# [Exercise prompt]
Extract from the entries below, exactly as given, only the lines from the line containing "that is the working face" to the line containing "if empty is", both lines included.

# [Stored records]
● ● ●

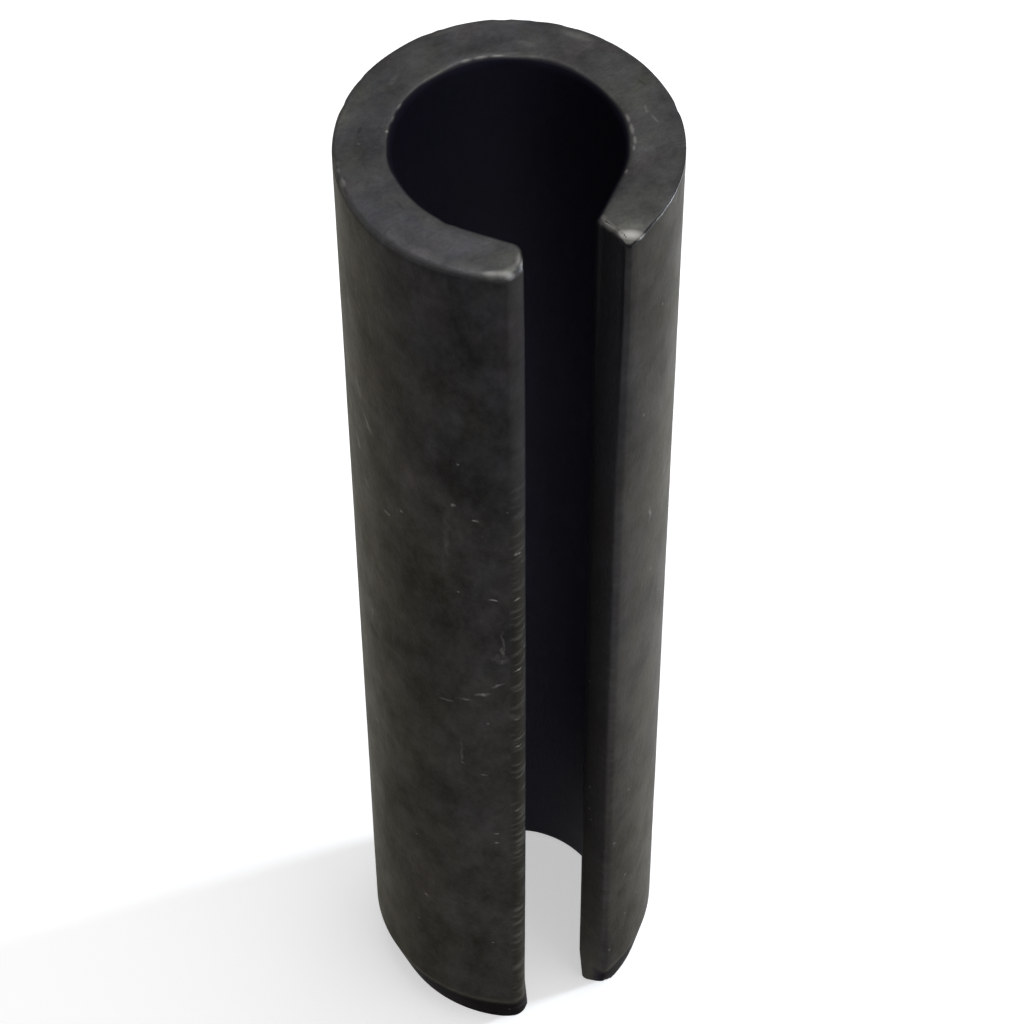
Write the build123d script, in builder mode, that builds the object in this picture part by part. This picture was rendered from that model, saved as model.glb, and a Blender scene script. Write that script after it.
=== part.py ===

● ● ●

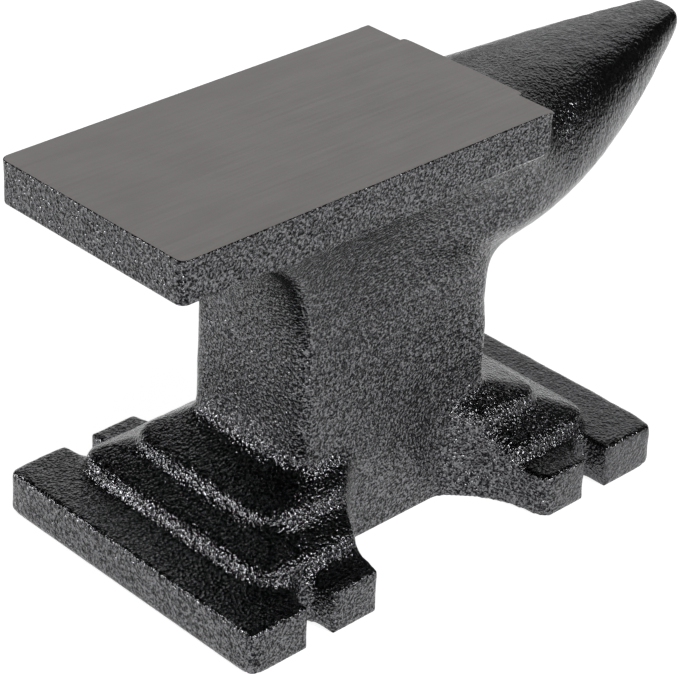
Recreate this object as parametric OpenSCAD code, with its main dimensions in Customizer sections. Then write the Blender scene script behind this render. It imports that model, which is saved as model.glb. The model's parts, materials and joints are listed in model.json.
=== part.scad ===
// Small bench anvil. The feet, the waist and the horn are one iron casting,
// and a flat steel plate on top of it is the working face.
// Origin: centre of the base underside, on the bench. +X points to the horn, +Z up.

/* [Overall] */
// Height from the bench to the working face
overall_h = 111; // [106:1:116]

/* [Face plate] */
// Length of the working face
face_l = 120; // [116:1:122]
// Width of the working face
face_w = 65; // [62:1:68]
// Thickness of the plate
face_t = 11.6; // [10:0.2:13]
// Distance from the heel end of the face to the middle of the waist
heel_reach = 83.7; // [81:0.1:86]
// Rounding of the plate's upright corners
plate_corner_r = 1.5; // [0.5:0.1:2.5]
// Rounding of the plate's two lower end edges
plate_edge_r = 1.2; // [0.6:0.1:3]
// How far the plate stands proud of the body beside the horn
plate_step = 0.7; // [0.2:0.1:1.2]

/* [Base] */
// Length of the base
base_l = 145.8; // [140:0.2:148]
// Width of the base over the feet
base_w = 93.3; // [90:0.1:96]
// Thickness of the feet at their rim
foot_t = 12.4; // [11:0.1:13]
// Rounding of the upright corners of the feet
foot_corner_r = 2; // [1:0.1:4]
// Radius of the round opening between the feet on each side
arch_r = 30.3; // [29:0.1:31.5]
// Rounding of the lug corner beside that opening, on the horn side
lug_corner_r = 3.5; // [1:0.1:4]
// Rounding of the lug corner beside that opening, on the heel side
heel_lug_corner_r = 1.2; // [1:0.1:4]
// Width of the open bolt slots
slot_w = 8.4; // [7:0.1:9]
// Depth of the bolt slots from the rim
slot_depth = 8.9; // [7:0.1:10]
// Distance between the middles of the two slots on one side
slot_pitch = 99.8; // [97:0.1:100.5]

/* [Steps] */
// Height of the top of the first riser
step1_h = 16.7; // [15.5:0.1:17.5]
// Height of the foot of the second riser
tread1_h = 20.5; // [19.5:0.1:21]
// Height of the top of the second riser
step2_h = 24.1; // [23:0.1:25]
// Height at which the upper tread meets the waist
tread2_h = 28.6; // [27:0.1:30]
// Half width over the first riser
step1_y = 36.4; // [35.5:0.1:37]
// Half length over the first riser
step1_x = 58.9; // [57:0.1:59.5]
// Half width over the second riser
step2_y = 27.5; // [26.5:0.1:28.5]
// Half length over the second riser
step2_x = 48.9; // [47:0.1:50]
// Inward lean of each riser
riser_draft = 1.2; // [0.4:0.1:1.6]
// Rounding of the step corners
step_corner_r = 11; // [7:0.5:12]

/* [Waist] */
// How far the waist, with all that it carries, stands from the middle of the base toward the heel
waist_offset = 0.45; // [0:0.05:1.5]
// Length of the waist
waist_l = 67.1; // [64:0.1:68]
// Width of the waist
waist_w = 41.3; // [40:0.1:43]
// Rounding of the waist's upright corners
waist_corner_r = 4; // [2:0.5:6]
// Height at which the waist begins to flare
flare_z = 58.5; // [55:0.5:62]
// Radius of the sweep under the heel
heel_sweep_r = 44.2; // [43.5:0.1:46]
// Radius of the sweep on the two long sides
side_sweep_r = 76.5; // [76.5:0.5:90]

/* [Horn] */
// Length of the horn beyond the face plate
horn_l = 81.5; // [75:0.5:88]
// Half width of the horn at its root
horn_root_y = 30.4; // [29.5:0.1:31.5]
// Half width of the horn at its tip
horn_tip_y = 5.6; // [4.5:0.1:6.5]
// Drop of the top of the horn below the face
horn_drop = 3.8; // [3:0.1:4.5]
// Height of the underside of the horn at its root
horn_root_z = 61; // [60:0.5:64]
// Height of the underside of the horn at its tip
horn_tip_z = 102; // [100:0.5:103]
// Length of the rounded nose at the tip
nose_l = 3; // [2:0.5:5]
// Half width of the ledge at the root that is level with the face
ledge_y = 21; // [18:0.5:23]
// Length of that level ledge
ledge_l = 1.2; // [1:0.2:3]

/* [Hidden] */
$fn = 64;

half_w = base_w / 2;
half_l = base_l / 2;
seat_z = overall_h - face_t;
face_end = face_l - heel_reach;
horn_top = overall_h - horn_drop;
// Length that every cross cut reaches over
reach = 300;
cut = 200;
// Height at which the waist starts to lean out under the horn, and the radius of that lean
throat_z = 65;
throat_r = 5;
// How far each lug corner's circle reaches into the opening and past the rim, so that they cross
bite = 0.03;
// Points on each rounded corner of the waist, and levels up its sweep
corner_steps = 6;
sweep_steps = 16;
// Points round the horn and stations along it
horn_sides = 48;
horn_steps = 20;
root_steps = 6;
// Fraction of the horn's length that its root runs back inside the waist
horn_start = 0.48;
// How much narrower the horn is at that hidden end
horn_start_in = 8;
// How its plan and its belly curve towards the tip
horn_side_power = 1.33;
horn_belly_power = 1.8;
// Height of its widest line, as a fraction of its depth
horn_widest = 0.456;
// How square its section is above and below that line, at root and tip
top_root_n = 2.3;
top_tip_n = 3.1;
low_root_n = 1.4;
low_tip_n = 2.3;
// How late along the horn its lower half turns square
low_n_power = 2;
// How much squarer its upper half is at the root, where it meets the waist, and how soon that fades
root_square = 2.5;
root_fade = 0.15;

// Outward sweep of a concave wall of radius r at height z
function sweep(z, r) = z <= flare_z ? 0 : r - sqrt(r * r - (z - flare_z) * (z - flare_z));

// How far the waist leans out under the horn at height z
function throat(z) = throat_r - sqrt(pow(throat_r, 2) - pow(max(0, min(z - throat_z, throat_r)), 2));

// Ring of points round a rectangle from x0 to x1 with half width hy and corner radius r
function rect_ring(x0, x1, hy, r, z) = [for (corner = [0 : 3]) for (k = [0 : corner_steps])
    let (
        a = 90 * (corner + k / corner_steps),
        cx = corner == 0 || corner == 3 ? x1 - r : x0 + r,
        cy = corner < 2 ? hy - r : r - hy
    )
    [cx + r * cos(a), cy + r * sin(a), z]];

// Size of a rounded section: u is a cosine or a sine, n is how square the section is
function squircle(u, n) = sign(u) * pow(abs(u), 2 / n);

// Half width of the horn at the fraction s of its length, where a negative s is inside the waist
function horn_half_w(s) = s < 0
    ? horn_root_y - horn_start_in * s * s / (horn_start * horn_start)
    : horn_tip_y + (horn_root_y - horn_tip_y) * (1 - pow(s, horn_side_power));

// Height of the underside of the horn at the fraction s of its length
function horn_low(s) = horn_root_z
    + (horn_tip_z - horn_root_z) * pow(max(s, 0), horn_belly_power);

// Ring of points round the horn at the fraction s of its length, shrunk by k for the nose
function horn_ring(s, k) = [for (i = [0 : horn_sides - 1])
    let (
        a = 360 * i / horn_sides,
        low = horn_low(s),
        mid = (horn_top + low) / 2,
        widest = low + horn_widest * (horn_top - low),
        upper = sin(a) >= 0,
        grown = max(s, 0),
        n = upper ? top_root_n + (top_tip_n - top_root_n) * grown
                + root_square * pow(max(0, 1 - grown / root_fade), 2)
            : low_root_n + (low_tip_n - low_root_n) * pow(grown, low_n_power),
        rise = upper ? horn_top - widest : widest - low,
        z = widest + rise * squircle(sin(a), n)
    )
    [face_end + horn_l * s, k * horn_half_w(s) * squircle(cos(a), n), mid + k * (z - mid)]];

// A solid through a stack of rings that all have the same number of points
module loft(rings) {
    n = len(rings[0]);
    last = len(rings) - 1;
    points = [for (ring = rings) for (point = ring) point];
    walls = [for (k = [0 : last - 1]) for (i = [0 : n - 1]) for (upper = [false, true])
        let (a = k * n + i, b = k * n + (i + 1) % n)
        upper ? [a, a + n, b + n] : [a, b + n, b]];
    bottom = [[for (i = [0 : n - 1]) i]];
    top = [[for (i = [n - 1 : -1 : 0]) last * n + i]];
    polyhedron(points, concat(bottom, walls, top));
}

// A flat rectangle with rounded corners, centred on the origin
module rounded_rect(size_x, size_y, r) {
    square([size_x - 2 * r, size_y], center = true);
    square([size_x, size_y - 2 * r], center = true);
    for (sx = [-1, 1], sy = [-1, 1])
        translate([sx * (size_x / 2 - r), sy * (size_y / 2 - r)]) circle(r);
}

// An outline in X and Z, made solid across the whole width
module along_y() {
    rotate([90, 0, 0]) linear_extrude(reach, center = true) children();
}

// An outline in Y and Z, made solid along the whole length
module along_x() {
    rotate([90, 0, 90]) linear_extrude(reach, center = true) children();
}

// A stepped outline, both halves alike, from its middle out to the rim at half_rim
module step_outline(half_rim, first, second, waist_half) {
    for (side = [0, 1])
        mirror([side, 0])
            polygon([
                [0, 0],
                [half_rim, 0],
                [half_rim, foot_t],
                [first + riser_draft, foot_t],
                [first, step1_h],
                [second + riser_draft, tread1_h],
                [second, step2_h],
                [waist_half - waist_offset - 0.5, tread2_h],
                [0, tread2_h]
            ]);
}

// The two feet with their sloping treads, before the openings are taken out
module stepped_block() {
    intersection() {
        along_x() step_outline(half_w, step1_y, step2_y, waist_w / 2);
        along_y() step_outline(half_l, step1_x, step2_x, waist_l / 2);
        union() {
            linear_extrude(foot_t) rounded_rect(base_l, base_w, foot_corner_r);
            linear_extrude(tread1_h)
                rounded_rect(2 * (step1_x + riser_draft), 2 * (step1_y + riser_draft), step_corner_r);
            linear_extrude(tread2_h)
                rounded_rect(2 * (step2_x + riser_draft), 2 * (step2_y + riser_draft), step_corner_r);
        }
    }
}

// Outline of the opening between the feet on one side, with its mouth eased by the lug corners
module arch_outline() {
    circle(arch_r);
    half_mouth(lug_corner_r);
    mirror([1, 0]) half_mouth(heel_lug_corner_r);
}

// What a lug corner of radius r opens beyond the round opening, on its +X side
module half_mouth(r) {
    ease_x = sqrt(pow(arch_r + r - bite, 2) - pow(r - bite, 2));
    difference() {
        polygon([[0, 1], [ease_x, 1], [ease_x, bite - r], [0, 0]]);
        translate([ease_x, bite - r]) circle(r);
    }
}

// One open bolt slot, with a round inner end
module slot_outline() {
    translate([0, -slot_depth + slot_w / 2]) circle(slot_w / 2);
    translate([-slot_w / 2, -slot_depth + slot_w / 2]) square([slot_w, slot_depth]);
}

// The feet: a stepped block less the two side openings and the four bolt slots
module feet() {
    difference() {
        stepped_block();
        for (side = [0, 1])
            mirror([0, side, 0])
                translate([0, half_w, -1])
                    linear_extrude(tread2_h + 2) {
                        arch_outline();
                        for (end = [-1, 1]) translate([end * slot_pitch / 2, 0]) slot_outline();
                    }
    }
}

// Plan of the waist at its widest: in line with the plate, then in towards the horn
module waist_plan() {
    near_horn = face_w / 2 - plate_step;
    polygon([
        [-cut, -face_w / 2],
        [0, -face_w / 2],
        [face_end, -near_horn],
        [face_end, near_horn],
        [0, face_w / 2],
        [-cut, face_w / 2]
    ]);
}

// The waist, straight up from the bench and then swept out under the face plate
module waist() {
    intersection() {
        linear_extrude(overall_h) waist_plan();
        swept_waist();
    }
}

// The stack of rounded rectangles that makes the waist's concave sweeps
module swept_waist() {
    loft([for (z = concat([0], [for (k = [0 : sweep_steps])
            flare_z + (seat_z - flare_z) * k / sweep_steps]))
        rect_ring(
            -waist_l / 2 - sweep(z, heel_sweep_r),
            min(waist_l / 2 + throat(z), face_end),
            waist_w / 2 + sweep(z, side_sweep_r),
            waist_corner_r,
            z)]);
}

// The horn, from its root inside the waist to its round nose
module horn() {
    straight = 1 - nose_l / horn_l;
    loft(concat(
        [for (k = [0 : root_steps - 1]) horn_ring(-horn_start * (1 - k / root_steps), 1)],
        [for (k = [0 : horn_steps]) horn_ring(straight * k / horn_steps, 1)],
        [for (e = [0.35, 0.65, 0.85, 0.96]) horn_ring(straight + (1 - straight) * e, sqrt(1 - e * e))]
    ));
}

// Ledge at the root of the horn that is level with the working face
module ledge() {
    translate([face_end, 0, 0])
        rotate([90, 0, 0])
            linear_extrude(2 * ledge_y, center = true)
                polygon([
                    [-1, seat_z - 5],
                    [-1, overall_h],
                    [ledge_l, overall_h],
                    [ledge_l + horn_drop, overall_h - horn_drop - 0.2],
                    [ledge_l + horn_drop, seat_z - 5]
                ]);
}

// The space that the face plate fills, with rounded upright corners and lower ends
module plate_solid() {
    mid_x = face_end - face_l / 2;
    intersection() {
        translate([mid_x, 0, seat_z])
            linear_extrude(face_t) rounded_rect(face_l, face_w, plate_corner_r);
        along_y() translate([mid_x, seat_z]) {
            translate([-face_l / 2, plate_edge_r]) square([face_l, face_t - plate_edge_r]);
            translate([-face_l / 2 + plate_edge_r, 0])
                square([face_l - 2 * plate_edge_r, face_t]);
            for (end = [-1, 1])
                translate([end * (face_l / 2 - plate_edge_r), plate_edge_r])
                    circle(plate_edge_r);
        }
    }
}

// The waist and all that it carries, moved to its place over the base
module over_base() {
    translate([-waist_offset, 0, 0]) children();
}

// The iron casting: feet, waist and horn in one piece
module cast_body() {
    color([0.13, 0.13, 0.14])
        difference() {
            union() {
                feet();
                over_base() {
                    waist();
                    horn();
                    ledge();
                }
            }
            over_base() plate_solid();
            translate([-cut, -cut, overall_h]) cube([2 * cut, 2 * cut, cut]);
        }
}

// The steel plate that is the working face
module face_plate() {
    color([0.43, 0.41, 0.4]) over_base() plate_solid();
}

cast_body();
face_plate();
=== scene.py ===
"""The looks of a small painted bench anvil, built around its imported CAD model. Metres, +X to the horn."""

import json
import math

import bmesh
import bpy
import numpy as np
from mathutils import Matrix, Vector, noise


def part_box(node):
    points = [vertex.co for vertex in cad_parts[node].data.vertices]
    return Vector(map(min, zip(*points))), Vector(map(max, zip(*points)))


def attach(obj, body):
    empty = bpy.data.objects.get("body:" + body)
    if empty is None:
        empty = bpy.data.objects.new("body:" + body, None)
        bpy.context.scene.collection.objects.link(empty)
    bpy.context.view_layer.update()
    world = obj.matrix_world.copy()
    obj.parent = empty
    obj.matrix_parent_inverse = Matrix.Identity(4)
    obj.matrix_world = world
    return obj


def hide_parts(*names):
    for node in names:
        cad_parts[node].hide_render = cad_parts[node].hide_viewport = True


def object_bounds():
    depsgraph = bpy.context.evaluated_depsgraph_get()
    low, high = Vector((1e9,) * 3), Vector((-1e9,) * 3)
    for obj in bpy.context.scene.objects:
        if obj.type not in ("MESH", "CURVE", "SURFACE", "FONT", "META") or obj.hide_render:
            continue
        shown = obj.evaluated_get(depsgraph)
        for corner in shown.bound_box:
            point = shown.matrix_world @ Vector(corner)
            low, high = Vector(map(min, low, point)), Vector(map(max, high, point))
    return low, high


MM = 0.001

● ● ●

# [Answer to the problem]
// The steel plate that is the working face
module face_plate() {
    color([0.43, 0.41, 0.4]) over_base() plate_solid();
}

cast_body();
face_plate();
=== scene.py ===
"""The looks of a small painted bench anvil, built around its imported CAD model. Metres, +X to the horn."""

import json
import math

import bmesh
import bpy
import numpy as np
from mathutils import Matrix, Vector, noise


def part_box(node):
    points = [vertex.co for vertex in cad_parts[node].data.vertices]
    return Vector(map(min, zip(*points))), Vector(map(max, zip(*points)))


def attach(obj, body):
    empty = bpy.data.objects.get("body:" + body)
    if empty is None:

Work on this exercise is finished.